AIM -
Repeat every line below exactly as it reads.

RECORDED INFORMATION -
________

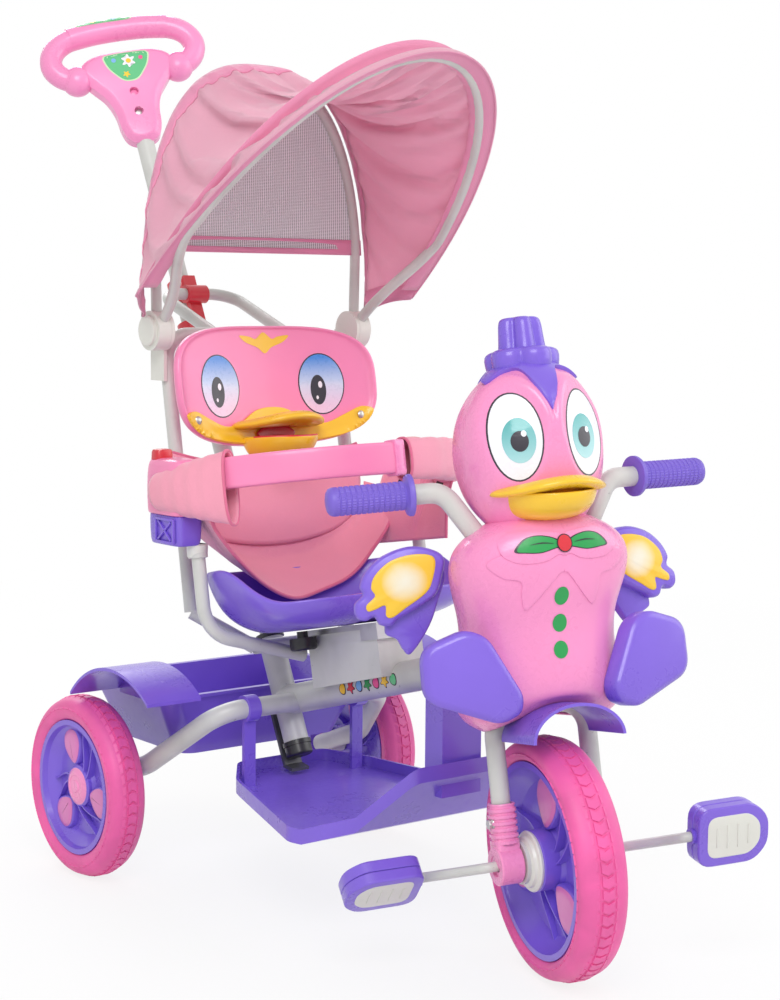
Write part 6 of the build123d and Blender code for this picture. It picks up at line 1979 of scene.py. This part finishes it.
def studio():
    """The floor, and a room that is white to the camera and softer as a light."""
    bm = bmesh.new()
    bmesh.ops.create_grid(bm, x_segments=1, y_segments=1, size=6)
    mesh = bpy.data.meshes.new("floor")
    bm.to_mesh(mesh)
    bm.free()
    floor = bpy.data.objects.new("floor", mesh)
    bpy.context.scene.collection.objects.link(floor)
    finish = Finish("studio floor", (0.9, 0.9, 0.9), 0.75)
    finish.set("Base Color", finish.blend(finish.noise(3), (0.88, 0.88, 0.88), (0.93, 0.93, 0.93)))
    rays = finish.node("ShaderNodeLightPath")
    glow = finish.node("ShaderNodeEmission", None, {"Color": (1, 1, 1, 1), "Strength": 1.0})
    seen = rays.math("MAXIMUM", Field(finish, rays.socket.node.outputs["Is Glossy Ray"]))
    x, y = finish.axes()[:2]
    far = (x * x + y * y).between(1.0, 6.0)
    finish.mix_in(glow, seen * (far * (1 - NEAR_GLOW) + NEAR_GLOW))
    mesh.materials.append(finish.material)
    world = bpy.data.worlds.new("studio")
    bpy.context.scene.world = world
    world.use_nodes = True
    tree = world.node_tree
    add, back, output = tree.nodes.new, tree.nodes["Background"], tree.nodes["World Output"]
    white_room, path, mix = (add("ShaderNode" + kind) for kind in ("Background", "LightPath", "MixShader"))
    direct, seen = add("ShaderNodeMath"), add("ShaderNodeMath")
    direct.operation = seen.operation = "MAXIMUM"
    for sky_node, strength in ((back, ROOM_LIGHT), (white_room, 1.0)):
        sky_node.inputs[0].default_value = (1, 1, 1, 1)
        sky_node.inputs[1].default_value = strength
    for start, end in (
        (path.outputs["Is Camera Ray"], direct.inputs[0]),
        (path.outputs["Is Transmission Ray"], direct.inputs[1]), (direct.outputs[0], seen.inputs[0]),
        (path.outputs["Is Glossy Ray"], seen.inputs[1]), (seen.outputs[0], mix.inputs[0]),
        (back.outputs[0], mix.inputs[1]), (white_room.outputs[0], mix.inputs[2]),
        (mix.outputs[0], output.inputs[0]),
    ):
        tree.links.new(start, end)


def soft_light(name, where, aim, size, power_watts):
    """A square area light aimed at a point."""
    lamp = bpy.data.lights.new(name, "AREA")
    lamp.size = size
    lamp.energy = power_watts
    holder = bpy.data.objects.new(name, lamp)
    holder.location = where
    holder.rotation_euler = (Vector(aim) - Vector(where)).to_track_quat("-Z", "Y").to_euler()
    bpy.context.scene.collection.objects.link(holder)


def camera():
    """A long lens on the tricycle."""
    lens = bpy.data.cameras.new("camera")
    lens.sensor_width = 36
    lens.sensor_fit = "HORIZONTAL"
    lens.lens = LENS
    lens.clip_end = 60
    holder = bpy.data.objects.new("camera", lens)
    roll = Matrix.Rotation(radians(CAMERA_ROLL), 4, "Z")
    turn = LOOK.to_track_quat("-Z", "Y").to_matrix().to_4x4()
    holder.matrix_world = Matrix.Translation(CAMERA_AT) @ turn @ roll
    bpy.context.scene.collection.objects.link(holder)
    bpy.context.scene.camera = holder


studio()
soft_light("key", (-1.7, -2.2, 2.6), (0, 0, 0.45), 1.8, 62)
soft_light("fill", (2.4, -1.6, 1.7), (0, 0, 0.4), 2.2, 26)
soft_light("rim", (0.6, 2.4, 2.4), (0, 0, 0.5), 1.6, 34)
camera()
bpy.context.scene.view_settings.view_transform = "Standard"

________

CORRECT OUTPUT -
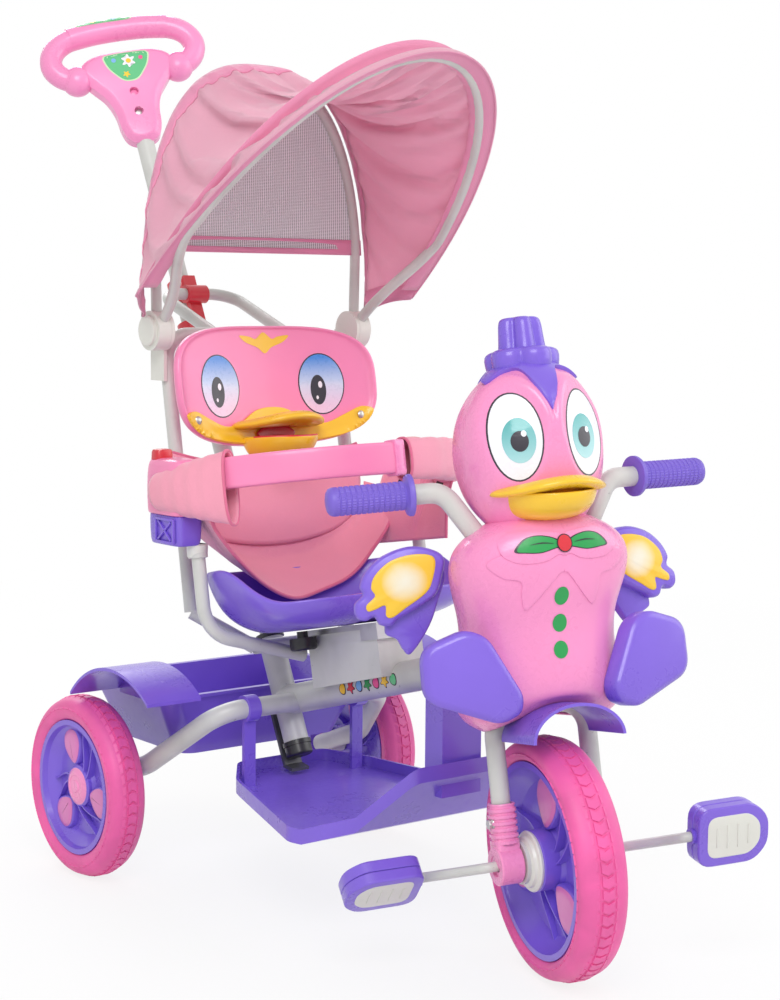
Write part 6 of the build123d and Blender code for this picture. It picks up at line 1979 of scene.py. This part finishes it.
def studio():
    """The floor, and a room that is white to the camera and softer as a light."""
    bm = bmesh.new()
    bmesh.ops.create_grid(bm, x_segments=1, y_segments=1, size=6)
    mesh = bpy.data.meshes.new("floor")
    bm.to_mesh(mesh)
    bm.free()
    floor = bpy.data.objects.new("floor", mesh)
    bpy.context.scene.collection.objects.link(floor)
    finish = Finish("studio floor", (0.9, 0.9, 0.9), 0.75)
    finish.set("Base Color", finish.blend(finish.noise(3), (0.88, 0.88, 0.88), (0.93, 0.93, 0.93)))
    rays = finish.node("ShaderNodeLightPath")
    glow = finish.node("ShaderNodeEmission", None, {"Color": (1, 1, 1, 1), "Strength": 1.0})
    seen = rays.math("MAXIMUM", Field(finish, rays.socket.node.outputs["Is Glossy Ray"]))
    x, y = finish.axes()[:2]
    far = (x * x + y * y).between(1.0, 6.0)
    finish.mix_in(glow, seen * (far * (1 - NEAR_GLOW) + NEAR_GLOW))
    mesh.materials.append(finish.material)
    world = bpy.data.worlds.new("studio")
    bpy.context.scene.world = world
    world.use_nodes = True
    tree = world.node_tree
    add, back, output = tree.nodes.new, tree.nodes["Background"], tree.nodes["World Output"]
    white_room, path, mix = (add("ShaderNode" + kind) for kind in ("Background", "LightPath", "MixShader"))
    direct, seen = add("ShaderNodeMath"), add("ShaderNodeMath")
    direct.operation = seen.operation = "MAXIMUM"
    for sky_node, strength in ((back, ROOM_LIGHT), (white_room, 1.0)):
        sky_node.inputs[0].default_value = (1, 1, 1, 1)
        sky_node.inputs[1].default_value = strength
    for start, end in (
        (path.outputs["Is Camera Ray"], direct.inputs[0]),
        (path.outputs["Is Transmission Ray"], direct.inputs[1]), (direct.outputs[0], seen.inputs[0]),
        (path.outputs["Is Glossy Ray"], seen.inputs[1]), (seen.outputs[0], mix.inputs[0]),
        (back.outputs[0], mix.inputs[1]), (white_room.outputs[0], mix.inputs[2]),
        (mix.outputs[0], output.inputs[0]),
    ):
        tree.links.new(start, end)


def soft_light(name, where, aim, size, power_watts):
    """A square area light aimed at a point."""
    lamp = bpy.data.lights.new(name, "AREA")
    lamp.size = size
    lamp.energy = power_watts
    holder = bpy.data.objects.new(name, lamp)
    holder.location = where
    holder.rotation_euler = (Vector(aim) - Vector(where)).to_track_quat("-Z", "Y").to_euler()
    bpy.context.scene.collection.objects.link(holder)


def camera():
    """A long lens on the tricycle."""
    lens = bpy.data.cameras.new("camera")
    lens.sensor_width = 36
    lens.sensor_fit = "HORIZONTAL"
    lens.lens = LENS
    lens.clip_end = 60
    holder = bpy.data.objects.new("camera", lens)
    roll = Matrix.Rotation(radians(CAMERA_ROLL), 4, "Z")
    turn = LOOK.to_track_quat("-Z", "Y").to_matrix().to_4x4()
    holder.matrix_world = Matrix.Translation(CAMERA_AT) @ turn @ roll
    bpy.context.scene.collection.objects.link(holder)
    bpy.context.scene.camera = holder


studio()
soft_light("key", (-1.7, -2.2, 2.6), (0, 0, 0.45), 1.8, 62)
soft_light("fill", (2.4, -1.6, 1.7), (0, 0, 0.4), 2.2, 26)
soft_light("rim", (0.6, 2.4, 2.4), (0, 0, 0.5), 1.6, 34)
camera()
bpy.context.scene.view_settings.view_transform = "Standard"